>>>>>

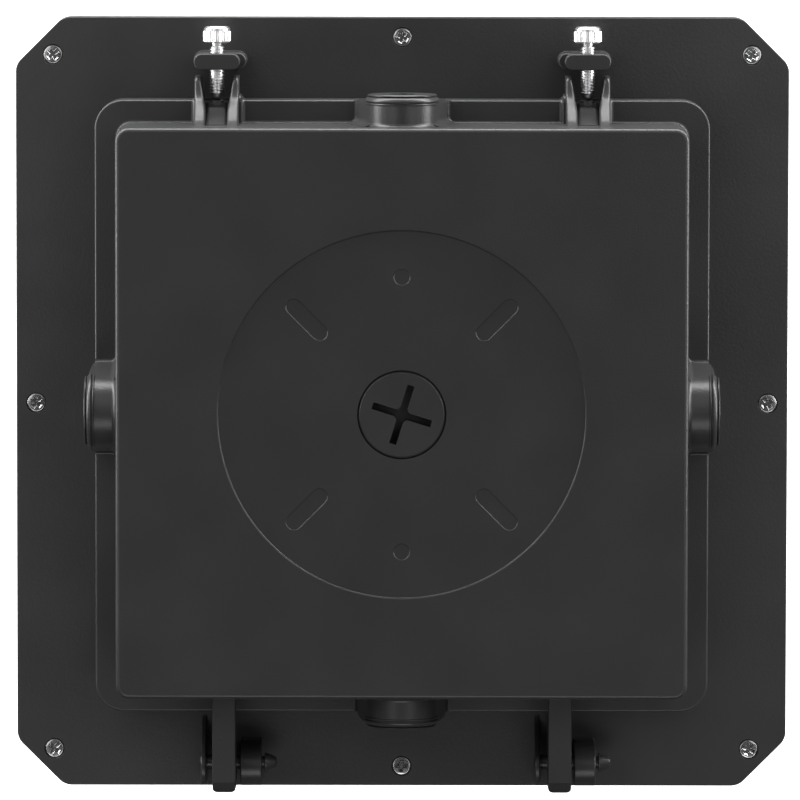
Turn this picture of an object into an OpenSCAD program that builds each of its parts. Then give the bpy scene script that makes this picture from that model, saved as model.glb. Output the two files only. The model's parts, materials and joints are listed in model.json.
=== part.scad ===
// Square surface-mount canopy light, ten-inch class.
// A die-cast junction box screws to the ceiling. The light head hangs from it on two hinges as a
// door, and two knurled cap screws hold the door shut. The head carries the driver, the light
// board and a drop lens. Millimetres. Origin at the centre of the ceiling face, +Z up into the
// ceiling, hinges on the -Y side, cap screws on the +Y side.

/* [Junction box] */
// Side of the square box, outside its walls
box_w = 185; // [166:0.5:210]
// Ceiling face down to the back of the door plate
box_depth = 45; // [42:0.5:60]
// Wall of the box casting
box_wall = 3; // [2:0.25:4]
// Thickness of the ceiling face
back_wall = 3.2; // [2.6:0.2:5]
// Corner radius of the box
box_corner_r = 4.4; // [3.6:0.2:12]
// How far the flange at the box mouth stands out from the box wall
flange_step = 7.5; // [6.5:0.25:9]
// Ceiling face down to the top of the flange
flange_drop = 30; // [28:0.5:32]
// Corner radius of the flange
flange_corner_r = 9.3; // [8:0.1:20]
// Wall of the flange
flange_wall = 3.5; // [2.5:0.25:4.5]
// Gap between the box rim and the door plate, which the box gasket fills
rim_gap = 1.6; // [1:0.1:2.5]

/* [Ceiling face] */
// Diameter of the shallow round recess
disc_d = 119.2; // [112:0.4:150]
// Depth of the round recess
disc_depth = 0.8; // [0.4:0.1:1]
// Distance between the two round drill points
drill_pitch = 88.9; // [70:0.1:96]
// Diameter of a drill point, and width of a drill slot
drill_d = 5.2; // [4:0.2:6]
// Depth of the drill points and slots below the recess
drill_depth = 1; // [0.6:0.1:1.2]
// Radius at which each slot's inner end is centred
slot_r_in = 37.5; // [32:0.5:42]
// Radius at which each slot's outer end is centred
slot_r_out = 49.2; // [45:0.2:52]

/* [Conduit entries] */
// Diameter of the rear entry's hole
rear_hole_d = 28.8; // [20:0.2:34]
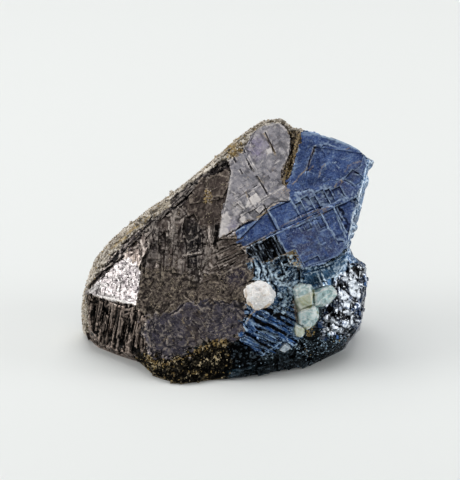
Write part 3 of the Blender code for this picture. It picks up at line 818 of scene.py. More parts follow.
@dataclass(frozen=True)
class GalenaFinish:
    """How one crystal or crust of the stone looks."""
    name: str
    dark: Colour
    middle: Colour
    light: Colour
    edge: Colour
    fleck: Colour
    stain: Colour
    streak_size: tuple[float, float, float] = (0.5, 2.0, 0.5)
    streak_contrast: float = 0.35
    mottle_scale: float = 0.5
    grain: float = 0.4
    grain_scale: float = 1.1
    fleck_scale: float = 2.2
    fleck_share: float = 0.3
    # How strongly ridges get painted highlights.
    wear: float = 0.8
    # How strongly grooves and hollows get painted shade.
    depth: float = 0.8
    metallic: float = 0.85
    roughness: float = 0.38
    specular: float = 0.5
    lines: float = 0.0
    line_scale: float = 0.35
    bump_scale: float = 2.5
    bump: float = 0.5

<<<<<
>>>>>

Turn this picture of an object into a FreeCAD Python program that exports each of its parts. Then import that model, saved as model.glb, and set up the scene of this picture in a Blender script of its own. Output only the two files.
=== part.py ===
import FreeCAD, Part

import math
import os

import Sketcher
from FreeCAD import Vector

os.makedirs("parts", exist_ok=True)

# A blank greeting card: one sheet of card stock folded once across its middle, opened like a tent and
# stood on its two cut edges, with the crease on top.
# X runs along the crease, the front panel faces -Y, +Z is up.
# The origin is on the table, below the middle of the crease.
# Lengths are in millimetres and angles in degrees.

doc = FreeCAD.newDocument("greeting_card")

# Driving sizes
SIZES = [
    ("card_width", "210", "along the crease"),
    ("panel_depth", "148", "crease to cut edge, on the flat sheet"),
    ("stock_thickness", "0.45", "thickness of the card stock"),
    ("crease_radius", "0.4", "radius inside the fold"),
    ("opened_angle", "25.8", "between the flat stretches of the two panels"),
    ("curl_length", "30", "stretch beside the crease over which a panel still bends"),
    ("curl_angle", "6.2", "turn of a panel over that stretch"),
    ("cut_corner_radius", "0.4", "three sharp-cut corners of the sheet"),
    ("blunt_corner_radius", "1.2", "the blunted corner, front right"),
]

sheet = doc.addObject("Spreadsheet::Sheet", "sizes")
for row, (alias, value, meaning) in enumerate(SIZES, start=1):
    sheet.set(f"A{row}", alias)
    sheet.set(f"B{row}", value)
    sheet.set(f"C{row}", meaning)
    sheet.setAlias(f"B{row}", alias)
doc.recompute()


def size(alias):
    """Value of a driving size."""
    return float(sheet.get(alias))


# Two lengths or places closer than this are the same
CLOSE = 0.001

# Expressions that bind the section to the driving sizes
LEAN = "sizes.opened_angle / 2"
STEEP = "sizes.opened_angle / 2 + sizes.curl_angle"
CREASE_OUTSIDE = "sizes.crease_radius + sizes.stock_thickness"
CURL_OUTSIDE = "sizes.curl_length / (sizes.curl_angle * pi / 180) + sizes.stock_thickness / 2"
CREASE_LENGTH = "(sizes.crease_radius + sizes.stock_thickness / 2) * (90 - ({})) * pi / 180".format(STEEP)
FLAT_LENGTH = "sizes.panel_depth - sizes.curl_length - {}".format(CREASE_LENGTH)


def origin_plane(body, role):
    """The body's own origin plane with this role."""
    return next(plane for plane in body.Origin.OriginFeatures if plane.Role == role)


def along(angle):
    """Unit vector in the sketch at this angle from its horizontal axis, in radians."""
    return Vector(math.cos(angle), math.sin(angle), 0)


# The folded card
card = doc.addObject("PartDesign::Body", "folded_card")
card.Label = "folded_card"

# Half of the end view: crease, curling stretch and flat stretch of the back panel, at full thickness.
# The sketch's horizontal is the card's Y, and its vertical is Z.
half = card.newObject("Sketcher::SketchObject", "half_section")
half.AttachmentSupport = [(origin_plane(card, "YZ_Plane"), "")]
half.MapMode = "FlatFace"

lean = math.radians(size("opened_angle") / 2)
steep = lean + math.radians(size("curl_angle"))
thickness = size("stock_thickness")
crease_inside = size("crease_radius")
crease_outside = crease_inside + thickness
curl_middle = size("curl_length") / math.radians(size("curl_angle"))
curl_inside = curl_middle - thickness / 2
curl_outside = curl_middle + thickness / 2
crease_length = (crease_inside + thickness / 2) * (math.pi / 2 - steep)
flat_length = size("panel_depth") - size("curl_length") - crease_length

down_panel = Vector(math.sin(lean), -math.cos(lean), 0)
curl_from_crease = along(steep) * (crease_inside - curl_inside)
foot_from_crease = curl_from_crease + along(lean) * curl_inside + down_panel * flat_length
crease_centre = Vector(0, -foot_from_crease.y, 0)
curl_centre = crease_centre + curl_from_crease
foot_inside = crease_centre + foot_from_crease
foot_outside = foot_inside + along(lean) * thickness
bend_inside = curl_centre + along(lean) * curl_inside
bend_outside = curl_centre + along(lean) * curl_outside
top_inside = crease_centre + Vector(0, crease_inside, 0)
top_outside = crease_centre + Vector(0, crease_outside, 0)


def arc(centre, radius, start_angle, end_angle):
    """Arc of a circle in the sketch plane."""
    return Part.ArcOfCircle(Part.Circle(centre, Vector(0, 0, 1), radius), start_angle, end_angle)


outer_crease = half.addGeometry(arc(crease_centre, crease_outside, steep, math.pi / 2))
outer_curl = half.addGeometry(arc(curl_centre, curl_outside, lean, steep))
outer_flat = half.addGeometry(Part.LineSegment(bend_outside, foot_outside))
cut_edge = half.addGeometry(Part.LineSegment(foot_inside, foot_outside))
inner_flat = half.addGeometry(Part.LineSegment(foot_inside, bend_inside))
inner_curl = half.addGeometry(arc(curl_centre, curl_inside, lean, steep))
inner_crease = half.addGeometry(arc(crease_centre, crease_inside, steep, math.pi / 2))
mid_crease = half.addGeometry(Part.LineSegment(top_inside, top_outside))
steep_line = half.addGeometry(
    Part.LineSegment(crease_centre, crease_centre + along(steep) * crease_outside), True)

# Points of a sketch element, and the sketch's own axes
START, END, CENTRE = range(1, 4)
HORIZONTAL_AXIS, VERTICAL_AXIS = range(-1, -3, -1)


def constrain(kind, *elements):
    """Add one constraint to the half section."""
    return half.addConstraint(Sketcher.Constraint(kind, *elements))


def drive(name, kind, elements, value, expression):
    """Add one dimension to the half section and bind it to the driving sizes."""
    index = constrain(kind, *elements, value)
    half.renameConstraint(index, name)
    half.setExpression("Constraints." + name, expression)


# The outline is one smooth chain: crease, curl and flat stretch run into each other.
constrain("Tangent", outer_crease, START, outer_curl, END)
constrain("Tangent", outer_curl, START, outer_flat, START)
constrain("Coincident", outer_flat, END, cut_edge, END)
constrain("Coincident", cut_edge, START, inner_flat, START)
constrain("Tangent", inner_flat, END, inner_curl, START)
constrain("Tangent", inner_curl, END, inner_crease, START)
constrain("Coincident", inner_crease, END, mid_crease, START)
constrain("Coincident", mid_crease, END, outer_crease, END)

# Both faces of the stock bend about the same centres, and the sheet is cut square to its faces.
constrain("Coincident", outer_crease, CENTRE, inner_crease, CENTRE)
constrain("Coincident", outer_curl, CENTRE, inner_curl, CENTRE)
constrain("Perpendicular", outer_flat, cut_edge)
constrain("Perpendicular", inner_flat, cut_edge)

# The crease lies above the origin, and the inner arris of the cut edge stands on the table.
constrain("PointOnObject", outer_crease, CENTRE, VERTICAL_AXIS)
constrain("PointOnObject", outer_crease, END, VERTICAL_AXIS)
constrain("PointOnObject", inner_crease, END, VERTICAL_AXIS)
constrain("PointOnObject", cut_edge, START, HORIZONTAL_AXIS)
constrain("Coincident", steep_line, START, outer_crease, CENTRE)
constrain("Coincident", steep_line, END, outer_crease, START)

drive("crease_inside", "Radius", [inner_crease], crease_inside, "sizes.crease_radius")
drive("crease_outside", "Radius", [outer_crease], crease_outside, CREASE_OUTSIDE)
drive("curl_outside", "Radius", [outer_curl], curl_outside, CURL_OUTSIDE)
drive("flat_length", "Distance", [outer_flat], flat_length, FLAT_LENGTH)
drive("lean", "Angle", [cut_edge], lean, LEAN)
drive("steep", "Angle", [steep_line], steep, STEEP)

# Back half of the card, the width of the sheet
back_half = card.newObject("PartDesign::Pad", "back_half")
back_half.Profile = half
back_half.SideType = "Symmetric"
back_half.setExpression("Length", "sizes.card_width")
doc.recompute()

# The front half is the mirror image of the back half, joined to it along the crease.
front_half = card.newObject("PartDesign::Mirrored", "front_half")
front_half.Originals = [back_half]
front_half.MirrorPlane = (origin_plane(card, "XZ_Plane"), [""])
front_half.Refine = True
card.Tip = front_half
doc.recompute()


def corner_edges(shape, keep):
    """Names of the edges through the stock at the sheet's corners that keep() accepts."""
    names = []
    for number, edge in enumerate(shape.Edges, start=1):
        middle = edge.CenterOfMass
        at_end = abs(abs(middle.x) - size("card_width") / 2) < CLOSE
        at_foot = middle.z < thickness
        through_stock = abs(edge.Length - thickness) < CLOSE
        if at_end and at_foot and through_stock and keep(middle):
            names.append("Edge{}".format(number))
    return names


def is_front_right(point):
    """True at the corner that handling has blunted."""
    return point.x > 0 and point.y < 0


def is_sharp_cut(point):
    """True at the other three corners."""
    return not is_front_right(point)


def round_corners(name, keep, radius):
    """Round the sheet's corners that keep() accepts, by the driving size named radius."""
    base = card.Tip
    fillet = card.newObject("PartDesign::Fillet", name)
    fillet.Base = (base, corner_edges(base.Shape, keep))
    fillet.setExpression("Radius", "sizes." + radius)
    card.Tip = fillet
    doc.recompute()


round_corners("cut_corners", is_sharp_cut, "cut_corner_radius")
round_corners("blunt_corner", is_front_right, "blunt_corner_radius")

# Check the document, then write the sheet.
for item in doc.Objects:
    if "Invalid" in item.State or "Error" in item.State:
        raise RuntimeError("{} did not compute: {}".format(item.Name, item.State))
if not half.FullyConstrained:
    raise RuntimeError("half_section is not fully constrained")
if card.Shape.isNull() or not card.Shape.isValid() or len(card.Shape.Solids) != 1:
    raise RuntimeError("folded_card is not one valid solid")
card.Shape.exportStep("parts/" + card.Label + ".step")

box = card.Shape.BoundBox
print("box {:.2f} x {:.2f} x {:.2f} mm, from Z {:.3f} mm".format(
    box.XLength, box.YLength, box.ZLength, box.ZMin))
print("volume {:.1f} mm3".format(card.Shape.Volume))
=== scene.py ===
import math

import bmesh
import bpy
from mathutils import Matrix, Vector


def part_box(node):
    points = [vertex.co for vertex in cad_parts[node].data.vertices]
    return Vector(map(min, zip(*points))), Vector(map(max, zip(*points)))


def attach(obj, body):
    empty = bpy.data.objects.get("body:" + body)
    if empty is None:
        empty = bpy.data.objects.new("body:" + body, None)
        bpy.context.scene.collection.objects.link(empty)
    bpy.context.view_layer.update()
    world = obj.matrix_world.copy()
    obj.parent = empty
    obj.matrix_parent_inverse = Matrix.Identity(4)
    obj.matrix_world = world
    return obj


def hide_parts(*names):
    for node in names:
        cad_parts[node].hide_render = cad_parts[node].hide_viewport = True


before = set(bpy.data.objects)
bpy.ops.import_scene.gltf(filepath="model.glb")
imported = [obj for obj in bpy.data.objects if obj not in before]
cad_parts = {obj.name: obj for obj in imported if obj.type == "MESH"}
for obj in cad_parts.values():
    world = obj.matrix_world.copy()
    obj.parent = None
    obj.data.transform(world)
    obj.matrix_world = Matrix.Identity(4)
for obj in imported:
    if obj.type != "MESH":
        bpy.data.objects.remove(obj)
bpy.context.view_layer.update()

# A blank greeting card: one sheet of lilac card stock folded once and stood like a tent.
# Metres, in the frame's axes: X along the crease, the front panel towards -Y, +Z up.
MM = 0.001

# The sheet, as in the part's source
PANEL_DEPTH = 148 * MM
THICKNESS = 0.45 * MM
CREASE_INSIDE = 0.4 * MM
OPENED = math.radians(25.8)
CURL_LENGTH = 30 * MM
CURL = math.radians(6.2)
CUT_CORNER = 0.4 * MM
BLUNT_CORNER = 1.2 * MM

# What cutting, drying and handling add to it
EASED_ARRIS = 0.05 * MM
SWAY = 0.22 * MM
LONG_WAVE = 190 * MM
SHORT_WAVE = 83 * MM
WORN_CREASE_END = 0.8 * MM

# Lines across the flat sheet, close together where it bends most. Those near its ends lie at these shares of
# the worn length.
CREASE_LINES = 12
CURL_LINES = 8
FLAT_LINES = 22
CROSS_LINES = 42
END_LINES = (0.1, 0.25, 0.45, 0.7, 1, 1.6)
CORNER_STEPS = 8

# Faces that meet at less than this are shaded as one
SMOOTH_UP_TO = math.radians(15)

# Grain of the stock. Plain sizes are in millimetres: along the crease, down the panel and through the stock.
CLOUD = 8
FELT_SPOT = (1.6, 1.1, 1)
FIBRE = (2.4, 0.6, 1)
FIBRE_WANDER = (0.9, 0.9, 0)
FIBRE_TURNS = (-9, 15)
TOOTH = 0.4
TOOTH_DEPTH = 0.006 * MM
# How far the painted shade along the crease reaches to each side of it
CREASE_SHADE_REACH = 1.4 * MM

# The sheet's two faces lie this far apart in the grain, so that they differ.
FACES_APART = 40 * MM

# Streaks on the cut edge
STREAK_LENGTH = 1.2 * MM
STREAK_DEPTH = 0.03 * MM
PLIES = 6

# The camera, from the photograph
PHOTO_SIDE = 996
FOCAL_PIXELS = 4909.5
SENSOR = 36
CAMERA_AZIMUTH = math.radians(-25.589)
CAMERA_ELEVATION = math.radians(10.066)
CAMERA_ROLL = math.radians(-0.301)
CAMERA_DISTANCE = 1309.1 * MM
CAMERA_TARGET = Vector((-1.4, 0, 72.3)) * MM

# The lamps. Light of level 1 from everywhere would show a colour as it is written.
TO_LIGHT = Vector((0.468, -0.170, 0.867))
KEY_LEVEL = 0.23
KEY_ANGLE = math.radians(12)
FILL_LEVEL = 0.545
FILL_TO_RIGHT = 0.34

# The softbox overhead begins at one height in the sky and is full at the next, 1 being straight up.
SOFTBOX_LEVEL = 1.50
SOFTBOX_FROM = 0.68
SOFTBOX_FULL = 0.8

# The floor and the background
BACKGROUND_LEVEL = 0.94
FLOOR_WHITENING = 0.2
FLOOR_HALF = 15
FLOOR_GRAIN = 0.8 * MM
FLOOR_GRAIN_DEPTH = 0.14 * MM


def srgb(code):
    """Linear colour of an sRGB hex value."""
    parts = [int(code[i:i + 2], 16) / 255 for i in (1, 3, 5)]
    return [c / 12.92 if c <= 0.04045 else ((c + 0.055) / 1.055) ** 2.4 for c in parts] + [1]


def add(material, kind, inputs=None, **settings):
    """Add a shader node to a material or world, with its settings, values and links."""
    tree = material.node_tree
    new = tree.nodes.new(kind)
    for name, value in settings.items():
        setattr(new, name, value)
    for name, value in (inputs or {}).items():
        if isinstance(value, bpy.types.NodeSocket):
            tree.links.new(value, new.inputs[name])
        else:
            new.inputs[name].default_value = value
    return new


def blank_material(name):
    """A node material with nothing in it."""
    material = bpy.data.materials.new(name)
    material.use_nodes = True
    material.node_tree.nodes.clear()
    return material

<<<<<
>>>>>

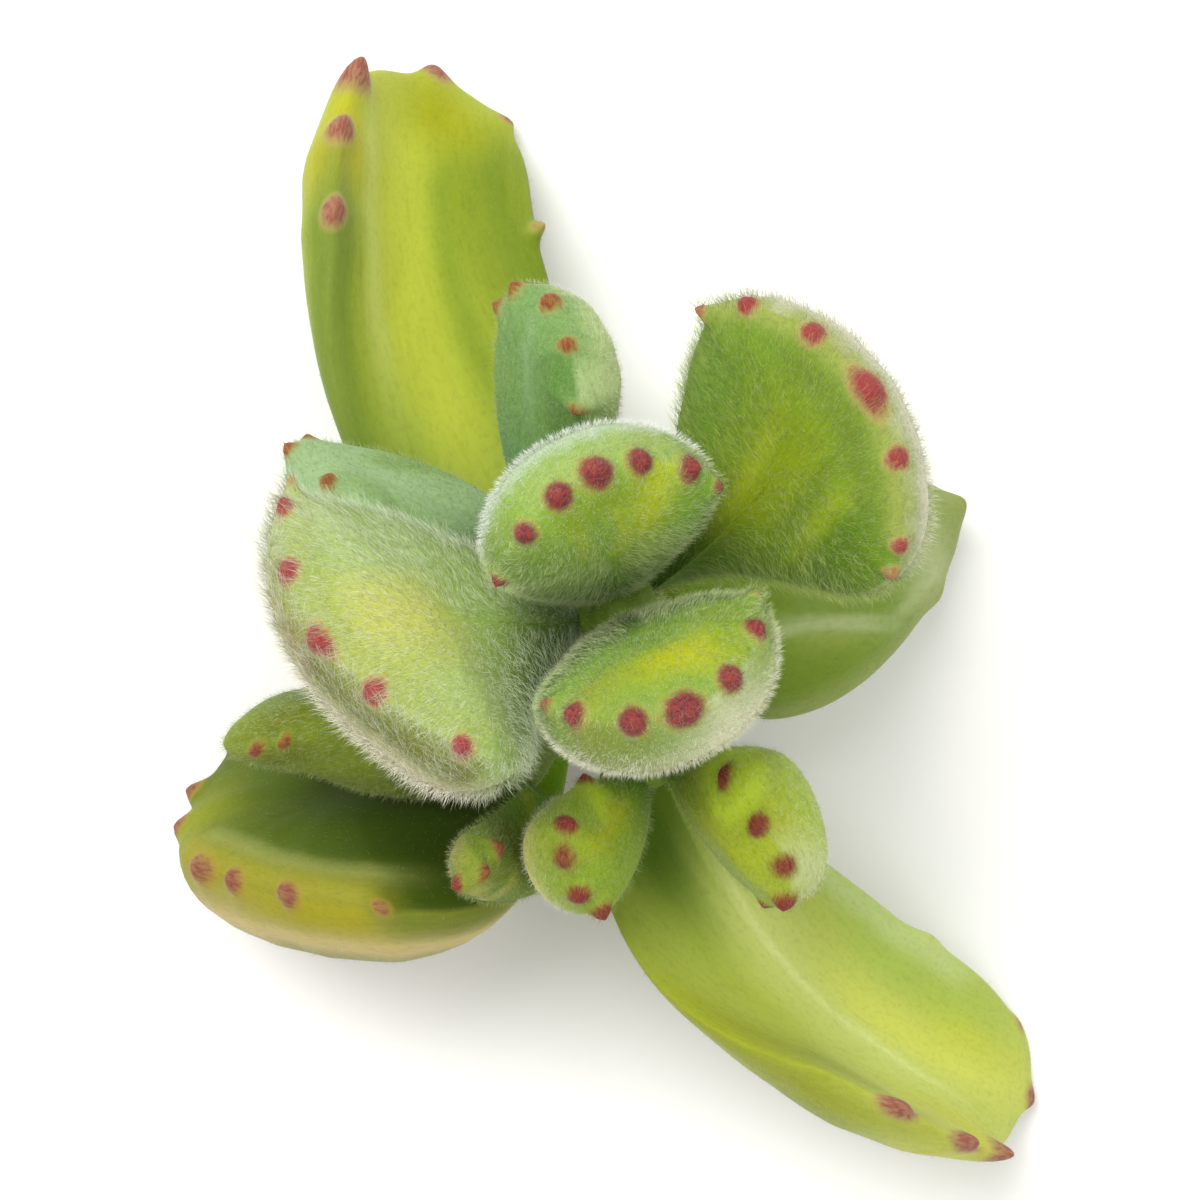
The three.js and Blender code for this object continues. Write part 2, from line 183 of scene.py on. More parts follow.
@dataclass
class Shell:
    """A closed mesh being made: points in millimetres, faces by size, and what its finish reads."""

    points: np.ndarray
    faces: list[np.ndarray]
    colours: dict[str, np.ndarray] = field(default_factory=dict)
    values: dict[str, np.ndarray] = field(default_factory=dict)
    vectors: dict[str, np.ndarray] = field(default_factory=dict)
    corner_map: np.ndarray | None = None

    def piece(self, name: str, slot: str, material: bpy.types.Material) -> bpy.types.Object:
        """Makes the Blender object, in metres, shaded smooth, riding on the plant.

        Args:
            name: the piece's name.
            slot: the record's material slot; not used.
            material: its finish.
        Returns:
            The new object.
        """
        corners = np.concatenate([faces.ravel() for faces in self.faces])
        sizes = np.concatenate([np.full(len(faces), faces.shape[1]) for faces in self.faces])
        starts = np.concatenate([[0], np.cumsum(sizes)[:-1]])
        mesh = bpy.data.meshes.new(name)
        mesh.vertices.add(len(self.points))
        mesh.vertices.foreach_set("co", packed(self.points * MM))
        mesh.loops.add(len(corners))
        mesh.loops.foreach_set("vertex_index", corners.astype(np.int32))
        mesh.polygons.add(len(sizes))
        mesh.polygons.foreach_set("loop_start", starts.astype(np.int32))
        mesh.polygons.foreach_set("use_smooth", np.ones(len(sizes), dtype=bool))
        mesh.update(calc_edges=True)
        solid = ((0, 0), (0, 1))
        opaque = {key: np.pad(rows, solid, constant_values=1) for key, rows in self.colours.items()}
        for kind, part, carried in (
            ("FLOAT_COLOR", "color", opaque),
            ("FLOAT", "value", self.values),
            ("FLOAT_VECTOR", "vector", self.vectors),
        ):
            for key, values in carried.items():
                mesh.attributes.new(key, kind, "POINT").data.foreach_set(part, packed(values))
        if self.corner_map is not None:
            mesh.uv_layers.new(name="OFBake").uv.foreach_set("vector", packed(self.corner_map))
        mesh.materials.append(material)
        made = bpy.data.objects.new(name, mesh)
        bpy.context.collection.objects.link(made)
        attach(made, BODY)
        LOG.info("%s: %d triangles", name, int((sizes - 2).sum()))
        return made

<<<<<

● **Written instruction**
Extract exactly and only the span of lines that begins at the line containing "box = card.Shape.BoundBox" and ends at the line containing "before = set(bpy.data.objects)".

● **Response below**
box = card.Shape.BoundBox
print("box {:.2f} x {:.2f} x {:.2f} mm, from Z {:.3f} mm".format(
    box.XLength, box.YLength, box.ZLength, box.ZMin))
print("volume {:.1f} mm3".format(card.Shape.Volume))
=== scene.py ===
import math

import bmesh
import bpy
from mathutils import Matrix, Vector


def part_box(node):
    points = [vertex.co for vertex in cad_parts[node].data.vertices]
    return Vector(map(min, zip(*points))), Vector(map(max, zip(*points)))


def attach(obj, body):
    empty = bpy.data.objects.get("body:" + body)
    if empty is None:
        empty = bpy.data.objects.new("body:" + body, None)
        bpy.context.scene.collection.objects.link(empty)
    bpy.context.view_layer.update()
    world = obj.matrix_world.copy()
    obj.parent = empty
    obj.matrix_parent_inverse = Matrix.Identity(4)
    obj.matrix_world = world
    return obj


def hide_parts(*names):
    for node in names:
        cad_parts[node].hide_render = cad_parts[node].hide_viewport = True


before = set(bpy.data.objects)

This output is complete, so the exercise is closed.